Lembaga keuangan syariah memainkan peran yang sangat penting dalam perekonomian Indonesia. Dengan prinsip-prinsip yang adil, transparan, dan sesuai dengan ajaran Islam, lembaga keuangan syariah memberikan alternatif pembiayaan yang lebih bermoral dan beretika. Sistem ini memungkinkan masyarakat untuk mendapatkan layanan keuangan yang bebas dari riba, spekulasi, dan ketidakpastian, sambil tetap mengutamakan keadilan sosial.

Dengan adanya lembaga-lembaga fasilitator yang mendukung, serta struktur dan regulasi yang jelas, lembaga keuangan syariah di Indonesia terus berkembang dan memberikan dampak positif bagi ekonomi negara.

Daftar Pustaka:

  1. Huda Nurul dan Heykal Mohamad.
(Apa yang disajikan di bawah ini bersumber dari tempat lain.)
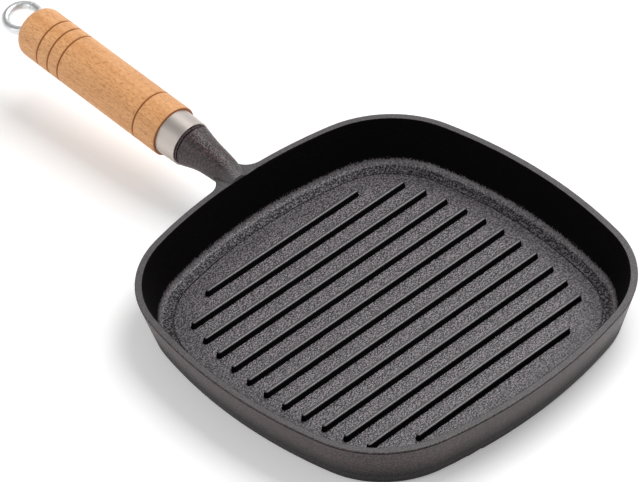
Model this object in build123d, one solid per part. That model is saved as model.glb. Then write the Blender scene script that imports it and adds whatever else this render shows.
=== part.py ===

Lembaga Keuangan Islam, Tinjauan Teoretis dan Praktis. Jakarta: Kencana, 2010.
  2. Soemitra Andri. Bank dan Lembaga Keuangan Syari’ah. Jakarta: Kencana, 2010.
  3. Huda Nurul, Aliyadin Achmad, dkk. Keuangan Publik Islam Pendekatan Teoritis dan Sejarah. Jakarta: Penerbit Kencana Prenada Media Group, 2012.
  4. Yusuf Muhammad. Manajemen Keuangan Syariah. Mataram: Penerbit Institut Agama Islam Negeri (IAIN) Mataram, 2015.